- Artist: Sylvi Herrick
- Year: 2019
- Subject: American crow
- Dimensions: 7 ft (2.1 m) tall
- Weight: 350–400 lb (160–180 kg) each
- Location: Palo Alto, California; 37°27′20″N 122°09′04″W﻿ / ﻿37.4555°N 122.1510°W;

= The Crows Project: You-Me-We =

Sculpture in California

The Crows Project: You-Me-We, is a public sculpture in Palo Alto, California, created by Sylvi Herrick. It is located at 1150 University Ave and consists of three 7 ft tall sculptures of American crows; one is sitting on top of a household, while the other two are on the front lawn.

==History==
Sylvia Herrick built The Crows Project in early 2019, taking inspiration from the Palo Alto and Menlo Park area and the multitude of crows there. She interprets the common negative connotation of crows to them being very intelligent and being able to form connections. Herrick created the crows in St.

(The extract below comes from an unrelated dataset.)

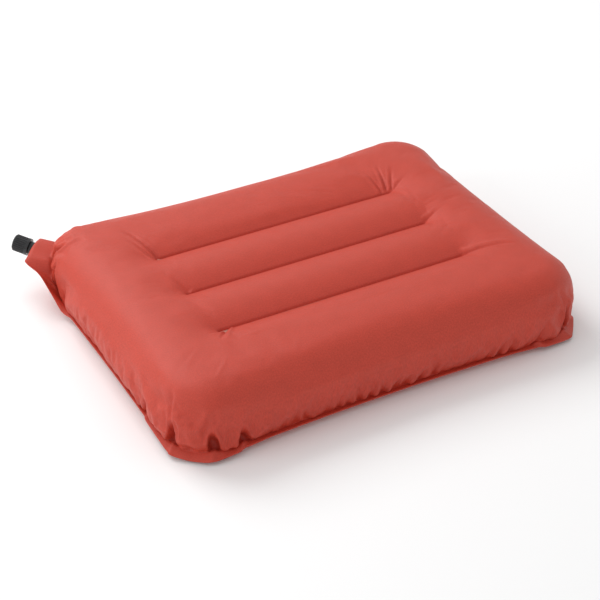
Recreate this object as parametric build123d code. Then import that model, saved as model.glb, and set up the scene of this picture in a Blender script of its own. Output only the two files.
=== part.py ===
from build123d import *
import os
from math import radians, sin, cos, tan, sqrt

os.makedirs("parts", exist_ok=True)

# Inflatable camp pillow: two welded fabric panels, three upright baffles that
# draw the air chamber into four lobes, and a twist valve in one corner tab.
# X runs along the lobes, Y across them, Z up. All sizes in mm.

# ---- the two sheets ---------------------------------------------------------
LENGTH = 450.0           # flange to flange along the lobes, at the corners
WIDTH = 352.0            # flange to flange across the lobes, at the corners
LONG_BOW = 9.0           # how far the air draws each long side in at its middle
SHORT_BOW = 3.0          # the same on each short side
CUT_R = 45.0             # cut radius of the flange corners
SHEET_T = 1.0            # coated fabric, drawn thicker than the cloth itself
SEAM_Z = 8.0             # height of the welded flange above the ground

# ---- the inflated form ------------------------------------------------------
HEIGHT = 75.0            # ground to lobe crest
OVERHANG = 2.0           # the sides bulge this far past the flange edge
BULGE_R = 60.0           # plan radius of the inflated corners
EDGE_R = 36.0            # section radius of the inflated sides

# ---- weld lines and baffles -------------------------------------------------
LINE_L = 262.0           # straight length of each weld line
LINE_PITCH = 70.0        # spacing of the weld lines
LINE_W = 8.0             # width of the weld band
TOP_GROOVE = 11.0        # depth of the top weld lines below the lobe crest
BASE_GROOVE = 6.0        # depth of the lower weld lines above the ground
GROOVE_W = 56.0          # full width of the valley between two lobes
BAFFLE_T = 1.0           # baffle web and weld feet

# ---- valve corner -----------------------------------------------------------
VALVE_TILT = 13.0        # the valve points this many degrees above level
VALVE_Z = 45.0           # height of the valve axis at the end of the tab
RAMP_ANGLE = 50.0        # slope of the flange where it climbs to the valve
RAMP_TOP = 22.0          # from the top of that climb to the end of the tab
TAB_END = 2.0            # tab end beyond the meeting point of the two sides
TAB_FRONT = 25.0         # tab width on the short-side half
TAB_BACK = 16.0          # tab width on the long-side half

# ---- valve base -------------------------------------------------------------
BOAT_L = 27.0            # weld collar along the valve axis
BOAT_W = 34.0            # full width of its lens section
BOAT_H = 13.8            # full height of its lens section
BOAT_INSET = 3.0         # collar end below the end of the tab

# ---- stem, thread and cap ---------------------------------------------------
NECK_R = 6.6             # visible neck between tab and cap
NECK_OUT = 4.0           # neck beyond the end of the tab
POST_R = 5.0             # smooth post the cap seal slides on
POST_L = 13.5            # post beyond the neck
BORE_R = 3.2             # air way
LEAD = 4.0               # cap rise in one full turn
RIDGE_H = 0.9            # height of the thread ridge
RIDGE_BASE = 2.0         # width of the ridge where it leaves the post
RIDGE_CREST = 1.0        # width of the ridge at its crest
RIDGE_L = 4.0            # thread length on the post
RIDGE_END_GAP = 1.5      # plain post above the thread
THREAD_CLEAR = 0.15      # all round clearance between the threads
CAP_R = 8.8              # outside radius of the cap
CAP_L = 17.0             # cap length
CAP_WALL = 3.0           # thickness of the end wall round the mouth
CAP_BORE_CLEAR = 0.08    # running clearance of the cap on the post
CAP_GAP = 0.4            # closed cap to neck
MOUTH_R = 3.2            # mouth of the cap
RING_L = 3.5             # smooth ring at the skirt of the cap
RING_RISE = 0.3          # how far the ring stands proud of the flutes
FLUTES = 26              # grip flutes round the cap
FLUTE_R = 0.7            # radius of one flute
CAP_CHAMFER = 1.4        # bevel at the mouth end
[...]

Augustine, Florida, and wanted to go on a road trip with it to share her art with different people and display it in a more fluid environment. She wanted to explore the Mexico-United States border and displayed them in New Orleans, Austin, Texas, Marfa, Texas, and El Paso, Texas. Herrick especially wanted to stop near El Paso to learn more about borders and human migration, as it is right on the countries' border and many people commute through it daily. Herrick ended her road trip at her studio in Palo Alto, saying that the Bay Area was an important cultural crossroads. She placed the art on her mother's house.